Work to be completed = Go through the material below and report how many lines contain "from". Give only the number.

====

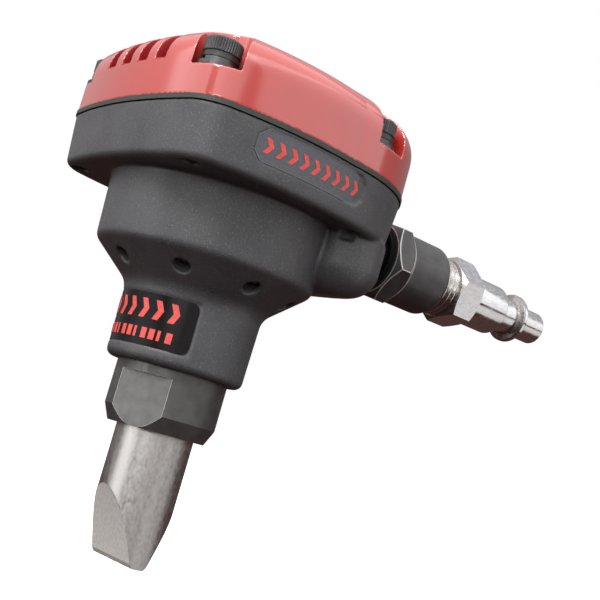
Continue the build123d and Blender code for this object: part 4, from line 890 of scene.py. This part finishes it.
# ------------------------------------------------------------------ studio
# The camera's level heading and the level direction to its right. Lights are placed from them.
FORWARD = Vector((0.6018, 0.7986, 0))
RIGHT = Vector((0.7986, -0.6018, 0))
UP = Vector((0, 0, 1))
TARGET, LIGHT_DISTANCE = Vector((0.005, 0, 0.06)), 0.80


def around(turn, elevation):
    """A light's place, seen from the object: turn degrees to the right of the camera, and degrees up."""
    t, e = math.radians(turn), math.radians(elevation)
    level = -FORWARD * math.cos(t) + RIGHT * math.sin(t)
    return TARGET + (level * math.cos(e) + UP * math.sin(e)) * LIGHT_DISTANCE


def softbox(name, turn, elevation, width, height, radiance):
    """A rectangular white light that faces the object. radiance is the brightness its face shows."""
    light = bpy.data.lights.new(name, "AREA")
    light.shape, light.size, light.size_y = "RECTANGLE", width, height
    light.energy = radiance * width * height * math.pi
    obj = bpy.data.objects.new(name, light)
    bpy.context.scene.collection.objects.link(obj)
    obj.location = around(turn, elevation)
    obj.rotation_euler = (TARGET - obj.location).to_track_quat("-Z", "Y").to_euler()
    return obj


softbox("key", -34, 38, 0.28, 0.28, 13.0)
softbox("left_near", -72, 24, 0.75, 0.80, 1.25)
softbox("left_far", -120, 24, 0.75, 0.80, 0.35)
softbox("right_near", 4, 24, 0.90, 0.80, 1.05)
softbox("right_far", 72, 26, 0.90, 0.76, 0.95)
softbox("top", 0, 78, 1.50, 1.50, 0.85)
softbox("mid", -17, 7, 0.42, 0.14, 4.6)
softbox("low_left", -60, -8, 0.60, 0.30, 2.10)
softbox("low_right", 32, -8, 0.76, 0.30, 0.52)
# This one only puts a reflection under the plug.
softbox("low_far", 74, -18, 0.80, 0.36, 0.75).visible_diffuse = False

world = bpy.data.worlds.new("studio")
bpy.context.scene.world = world
world.use_nodes = True
nodes, links = world.node_tree.nodes, world.node_tree.links
room = nodes["Background"]
place, split = nodes.new("ShaderNodeTexCoord"), nodes.new("ShaderNodeSeparateXYZ")
fade = nodes.new("ShaderNodeValToRGB")
below, above = fade.color_ramp.elements
below.position, below.color = 0.0, (0.085, 0.044, 0.040, 1)
above.position, above.color = 0.7, (0.55, 0.55, 0.56, 1)
links.new(place.outputs["Generated"], split.inputs["Vector"])
links.new(split.outputs["Z"], fade.inputs["Fac"])
links.new(fade.outputs["Color"], room.inputs["Color"])
# The camera sees plain white past the floor. The object is lit by the room's fade.
backdrop, path = nodes.new("ShaderNodeBackground"), nodes.new("ShaderNodeLightPath")
mix = nodes.new("ShaderNodeMixShader")
backdrop.inputs["Color"].default_value = (1, 1, 1, 1)
links.new(path.outputs["Is Camera Ray"], mix.inputs["Fac"])
links.new(room.outputs["Background"], mix.inputs[1])
links.new(backdrop.outputs["Background"], mix.inputs[2])
links.new(mix.outputs["Shader"], nodes["World Output"].inputs["Surface"])

# A paper-white floor, in metres, a little under the blade.
FLOOR_R, FLOOR_Z = 6.0, -0.004
floor_mesh = bpy.data.meshes.new("floor")
bm = bmesh.new()
bmesh.ops.create_circle(bm, cap_ends=True, radius=FLOOR_R, segments=96)
bm.to_mesh(floor_mesh)
bm.free()
floor = add_object("floor", floor_mesh)
floor.location.z = FLOOR_Z
glow = {"Emission_Color": (1, 1, 1, 1), "Emission_Strength": 0.75}
floor_paint = material("floor_white", (0.90, 0.90, 0.90), 0.9, **glow)
drive(floor_paint, "Base Color", ramp(floor_paint, noise(floor_paint, 3.0), 0.90, 0.94))
floor.data.materials.append(floor_paint)
floor.visible_diffuse = False
floor.visible_glossy = False

# The photo's camera looks up by the pitch and is rolled.
PITCH, ROLL = math.radians(7.8), math.radians(15.8)
CAMERA_PLACE, FOCAL_LENGTH, SENSOR = (-0.1223, -0.1959, 0.0270), 69.8, 36.0
sight = FORWARD * math.cos(PITCH) + UP * math.sin(PITCH)
level_up = UP * math.cos(PITCH) - FORWARD * math.sin(PITCH)
camera_right = RIGHT * math.cos(ROLL) + level_up * math.sin(ROLL)
camera_up = level_up * math.cos(ROLL) - RIGHT * math.sin(ROLL)
lens = bpy.data.cameras.new("camera")
lens.lens, lens.sensor_width = FOCAL_LENGTH, SENSOR
lens.clip_start, lens.clip_end = 0.01, 50.0
camera = bpy.data.objects.new("camera", lens)
bpy.context.scene.collection.objects.link(camera)
axes = Matrix((camera_right, camera_up, -sight)).transposed()
camera.matrix_world = Matrix.Translation(CAMERA_PLACE) @ axes.to_4x4()
bpy.context.scene.camera = camera
bpy.context.scene.view_settings.view_transform = "Standard"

====

Answer to this problem = 3